Reproduce each line exactly. Skip none.

::::

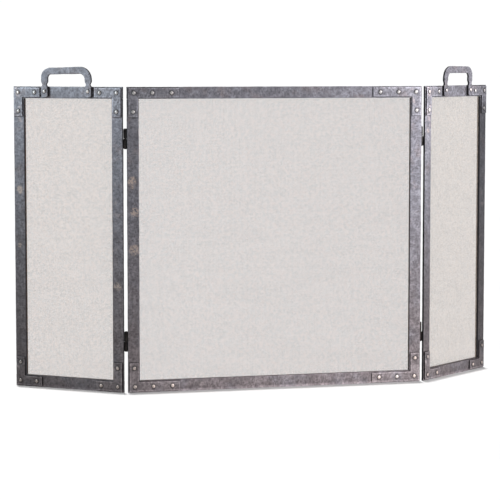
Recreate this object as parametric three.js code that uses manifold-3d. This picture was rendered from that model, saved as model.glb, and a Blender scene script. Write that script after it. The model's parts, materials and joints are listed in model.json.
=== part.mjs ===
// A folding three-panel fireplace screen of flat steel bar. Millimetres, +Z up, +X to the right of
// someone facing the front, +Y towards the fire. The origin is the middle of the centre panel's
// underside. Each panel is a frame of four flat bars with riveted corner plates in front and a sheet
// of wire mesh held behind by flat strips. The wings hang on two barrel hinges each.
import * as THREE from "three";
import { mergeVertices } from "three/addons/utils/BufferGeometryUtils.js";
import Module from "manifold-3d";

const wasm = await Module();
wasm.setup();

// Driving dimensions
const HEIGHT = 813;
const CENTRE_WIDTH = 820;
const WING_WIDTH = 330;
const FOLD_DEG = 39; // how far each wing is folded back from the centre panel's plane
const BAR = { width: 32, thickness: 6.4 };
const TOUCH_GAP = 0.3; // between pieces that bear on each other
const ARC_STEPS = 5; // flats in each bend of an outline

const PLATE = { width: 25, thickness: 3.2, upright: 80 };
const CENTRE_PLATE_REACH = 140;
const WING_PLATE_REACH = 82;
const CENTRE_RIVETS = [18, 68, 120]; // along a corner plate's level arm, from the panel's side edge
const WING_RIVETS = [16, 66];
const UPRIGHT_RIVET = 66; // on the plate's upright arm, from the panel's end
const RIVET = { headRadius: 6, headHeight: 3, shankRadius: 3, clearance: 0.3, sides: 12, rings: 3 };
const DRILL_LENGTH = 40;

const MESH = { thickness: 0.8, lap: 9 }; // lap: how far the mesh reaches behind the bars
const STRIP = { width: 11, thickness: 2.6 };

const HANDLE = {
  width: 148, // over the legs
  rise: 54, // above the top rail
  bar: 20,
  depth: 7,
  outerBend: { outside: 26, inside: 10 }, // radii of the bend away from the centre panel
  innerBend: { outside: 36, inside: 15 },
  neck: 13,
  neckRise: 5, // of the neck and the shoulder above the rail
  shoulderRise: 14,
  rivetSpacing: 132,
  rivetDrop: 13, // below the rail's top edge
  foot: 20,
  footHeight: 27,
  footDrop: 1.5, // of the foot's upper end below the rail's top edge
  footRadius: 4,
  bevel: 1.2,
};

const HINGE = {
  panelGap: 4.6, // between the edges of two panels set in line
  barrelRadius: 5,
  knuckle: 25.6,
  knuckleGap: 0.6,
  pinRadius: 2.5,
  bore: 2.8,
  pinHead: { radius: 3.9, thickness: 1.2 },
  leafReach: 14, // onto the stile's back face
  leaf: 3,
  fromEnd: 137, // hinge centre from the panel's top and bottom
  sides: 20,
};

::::

» **Task result**:
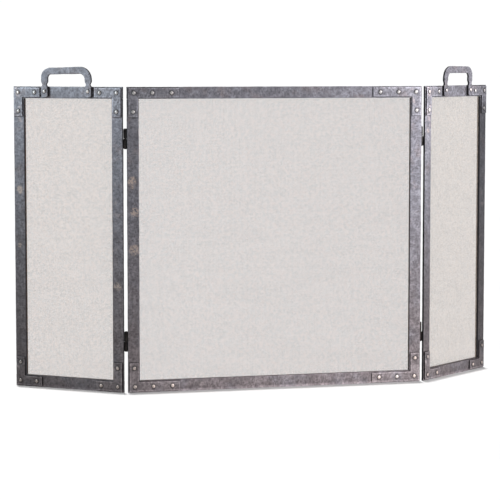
Recreate this object as parametric three.js code that uses manifold-3d. This picture was rendered from that model, saved as model.glb, and a Blender scene script. Write that script after it. The model's parts, materials and joints are listed in model.json.
=== part.mjs ===
// A folding three-panel fireplace screen of flat steel bar. Millimetres, +Z up, +X to the right of
// someone facing the front, +Y towards the fire. The origin is the middle of the centre panel's
// underside. Each panel is a frame of four flat bars with riveted corner plates in front and a sheet
// of wire mesh held behind by flat strips. The wings hang on two barrel hinges each.
import * as THREE from "three";
import { mergeVertices } from "three/addons/utils/BufferGeometryUtils.js";
import Module from "manifold-3d";

const wasm = await Module();
wasm.setup();

// Driving dimensions
const HEIGHT = 813;
const CENTRE_WIDTH = 820;
const WING_WIDTH = 330;
const FOLD_DEG = 39; // how far each wing is folded back from the centre panel's plane
const BAR = { width: 32, thickness: 6.4 };
const TOUCH_GAP = 0.3; // between pieces that bear on each other
const ARC_STEPS = 5; // flats in each bend of an outline

const PLATE = { width: 25, thickness: 3.2, upright: 80 };
const CENTRE_PLATE_REACH = 140;
const WING_PLATE_REACH = 82;
const CENTRE_RIVETS = [18, 68, 120]; // along a corner plate's level arm, from the panel's side edge
const WING_RIVETS = [16, 66];
const UPRIGHT_RIVET = 66; // on the plate's upright arm, from the panel's end
const RIVET = { headRadius: 6, headHeight: 3, shankRadius: 3, clearance: 0.3, sides: 12, rings: 3 };
const DRILL_LENGTH = 40;

const MESH = { thickness: 0.8, lap: 9 }; // lap: how far the mesh reaches behind the bars
const STRIP = { width: 11, thickness: 2.6 };

const HANDLE = {
  width: 148, // over the legs
  rise: 54, // above the top rail
  bar: 20,
  depth: 7,
  outerBend: { outside: 26, inside: 10 }, // radii of the bend away from the centre panel
  innerBend: { outside: 36, inside: 15 },
  neck: 13,
  neckRise: 5, // of the neck and the shoulder above the rail
  shoulderRise: 14,
  rivetSpacing: 132,
  rivetDrop: 13, // below the rail's top edge
  foot: 20,
  footHeight: 27,
  footDrop: 1.5, // of the foot's upper end below the rail's top edge
  footRadius: 4,
  bevel: 1.2,
};

const HINGE = {
  panelGap: 4.6, // between the edges of two panels set in line
  barrelRadius: 5,
  knuckle: 25.6,
  knuckleGap: 0.6,
  pinRadius: 2.5,
  bore: 2.8,
  pinHead: { radius: 3.9, thickness: 1.2 },
  leafReach: 14, // onto the stile's back face
  leaf: 3,
  fromEnd: 137, // hinge centre from the panel's top and bottom
  sides: 20,
};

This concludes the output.